TASK |
Please output exactly the lines of the material from the first through the line containing "draft = 2.2; // [1:0.1:3]", and nothing more.

PROVIDED DATA |
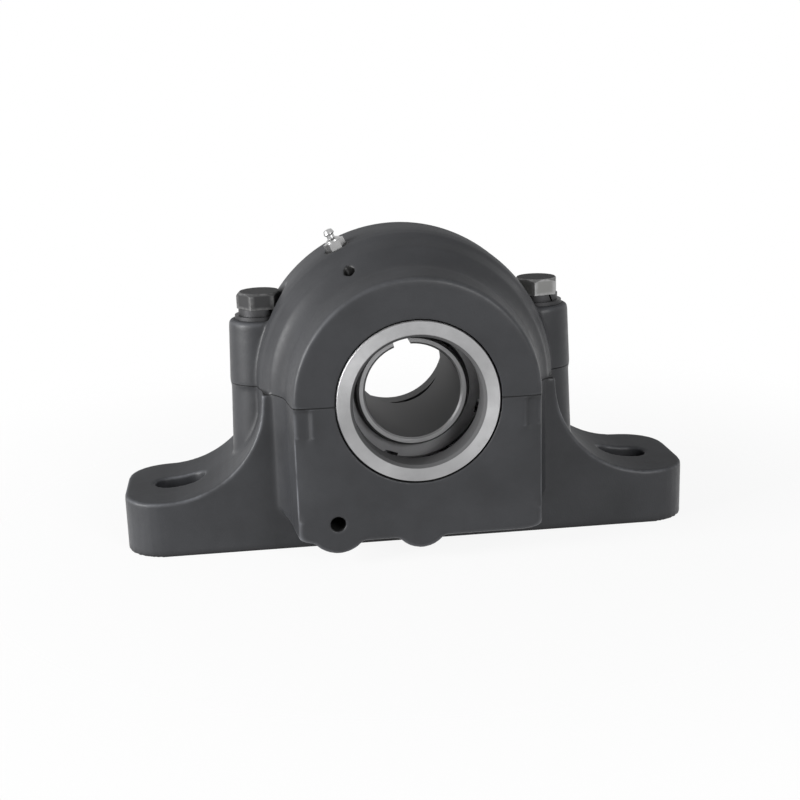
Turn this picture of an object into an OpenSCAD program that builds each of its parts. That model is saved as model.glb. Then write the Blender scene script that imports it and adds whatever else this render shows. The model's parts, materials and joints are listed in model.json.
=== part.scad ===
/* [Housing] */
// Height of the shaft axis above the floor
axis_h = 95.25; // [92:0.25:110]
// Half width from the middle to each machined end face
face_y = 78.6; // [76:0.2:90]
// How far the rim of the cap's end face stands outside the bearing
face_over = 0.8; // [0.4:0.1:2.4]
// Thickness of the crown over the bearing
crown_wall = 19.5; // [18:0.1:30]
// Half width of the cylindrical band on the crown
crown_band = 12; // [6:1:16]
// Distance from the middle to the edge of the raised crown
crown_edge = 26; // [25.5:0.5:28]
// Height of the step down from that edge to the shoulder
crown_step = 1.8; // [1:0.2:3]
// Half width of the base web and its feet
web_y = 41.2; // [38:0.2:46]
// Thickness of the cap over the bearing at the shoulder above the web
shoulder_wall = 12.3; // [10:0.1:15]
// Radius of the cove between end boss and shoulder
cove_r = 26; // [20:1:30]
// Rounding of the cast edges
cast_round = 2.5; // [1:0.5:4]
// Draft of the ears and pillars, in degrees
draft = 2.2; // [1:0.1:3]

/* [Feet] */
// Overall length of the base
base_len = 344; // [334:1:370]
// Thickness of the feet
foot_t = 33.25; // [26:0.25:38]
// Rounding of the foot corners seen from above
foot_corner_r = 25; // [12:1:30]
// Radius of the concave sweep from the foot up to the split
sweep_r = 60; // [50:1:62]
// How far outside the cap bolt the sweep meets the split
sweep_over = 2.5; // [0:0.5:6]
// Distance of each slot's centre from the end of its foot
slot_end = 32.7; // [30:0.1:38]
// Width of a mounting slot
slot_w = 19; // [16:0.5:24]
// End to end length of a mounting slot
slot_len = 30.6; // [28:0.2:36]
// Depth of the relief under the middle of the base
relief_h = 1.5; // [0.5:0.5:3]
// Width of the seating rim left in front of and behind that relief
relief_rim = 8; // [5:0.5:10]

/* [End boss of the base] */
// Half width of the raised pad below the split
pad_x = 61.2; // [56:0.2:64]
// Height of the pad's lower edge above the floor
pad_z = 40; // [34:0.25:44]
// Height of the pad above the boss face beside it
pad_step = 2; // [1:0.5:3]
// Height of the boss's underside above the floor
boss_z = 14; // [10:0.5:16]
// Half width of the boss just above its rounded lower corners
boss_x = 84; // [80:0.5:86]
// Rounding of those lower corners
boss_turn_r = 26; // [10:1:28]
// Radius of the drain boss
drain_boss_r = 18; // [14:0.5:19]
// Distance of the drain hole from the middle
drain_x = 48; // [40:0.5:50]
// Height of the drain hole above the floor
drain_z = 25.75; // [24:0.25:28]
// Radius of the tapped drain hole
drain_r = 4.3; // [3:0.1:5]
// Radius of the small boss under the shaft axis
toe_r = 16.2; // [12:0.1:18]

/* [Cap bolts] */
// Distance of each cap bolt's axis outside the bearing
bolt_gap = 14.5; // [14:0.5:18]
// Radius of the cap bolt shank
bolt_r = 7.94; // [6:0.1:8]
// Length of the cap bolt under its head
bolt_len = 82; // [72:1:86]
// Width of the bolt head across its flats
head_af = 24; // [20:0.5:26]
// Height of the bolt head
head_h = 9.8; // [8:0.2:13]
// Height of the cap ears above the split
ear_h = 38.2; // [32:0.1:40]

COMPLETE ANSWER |
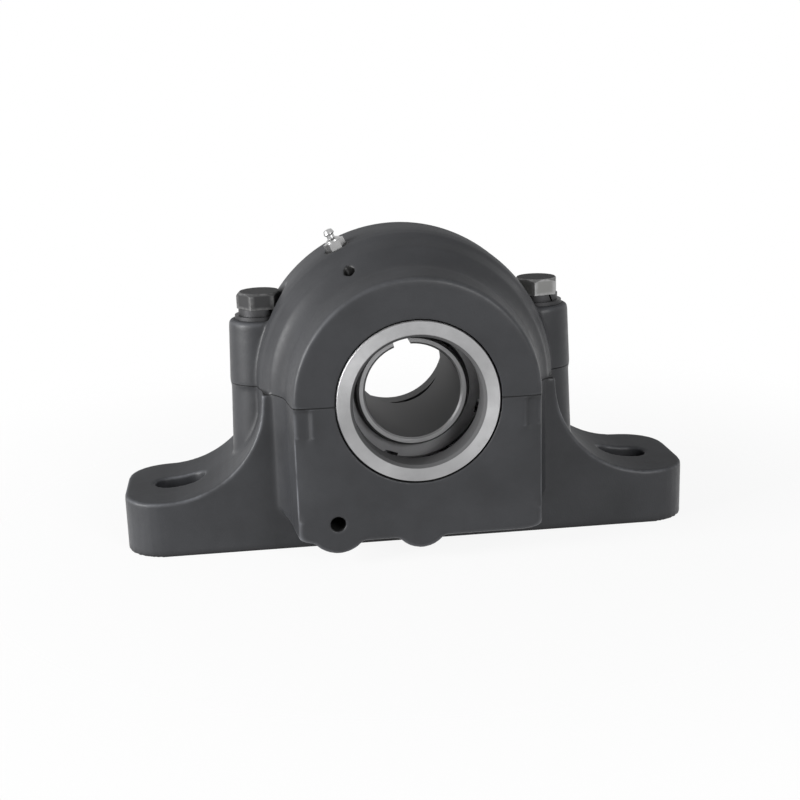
Turn this picture of an object into an OpenSCAD program that builds each of its parts. That model is saved as model.glb. Then write the Blender scene script that imports it and adds whatever else this render shows. The model's parts, materials and joints are listed in model.json.
=== part.scad ===
/* [Housing] */
// Height of the shaft axis above the floor
axis_h = 95.25; // [92:0.25:110]
// Half width from the middle to each machined end face
face_y = 78.6; // [76:0.2:90]
// How far the rim of the cap's end face stands outside the bearing
face_over = 0.8; // [0.4:0.1:2.4]
// Thickness of the crown over the bearing
crown_wall = 19.5; // [18:0.1:30]
// Half width of the cylindrical band on the crown
crown_band = 12; // [6:1:16]
// Distance from the middle to the edge of the raised crown
crown_edge = 26; // [25.5:0.5:28]
// Height of the step down from that edge to the shoulder
crown_step = 1.8; // [1:0.2:3]
// Half width of the base web and its feet
web_y = 41.2; // [38:0.2:46]
// Thickness of the cap over the bearing at the shoulder above the web
shoulder_wall = 12.3; // [10:0.1:15]
// Radius of the cove between end boss and shoulder
cove_r = 26; // [20:1:30]
// Rounding of the cast edges
cast_round = 2.5; // [1:0.5:4]
// Draft of the ears and pillars, in degrees
draft = 2.2; // [1:0.1:3]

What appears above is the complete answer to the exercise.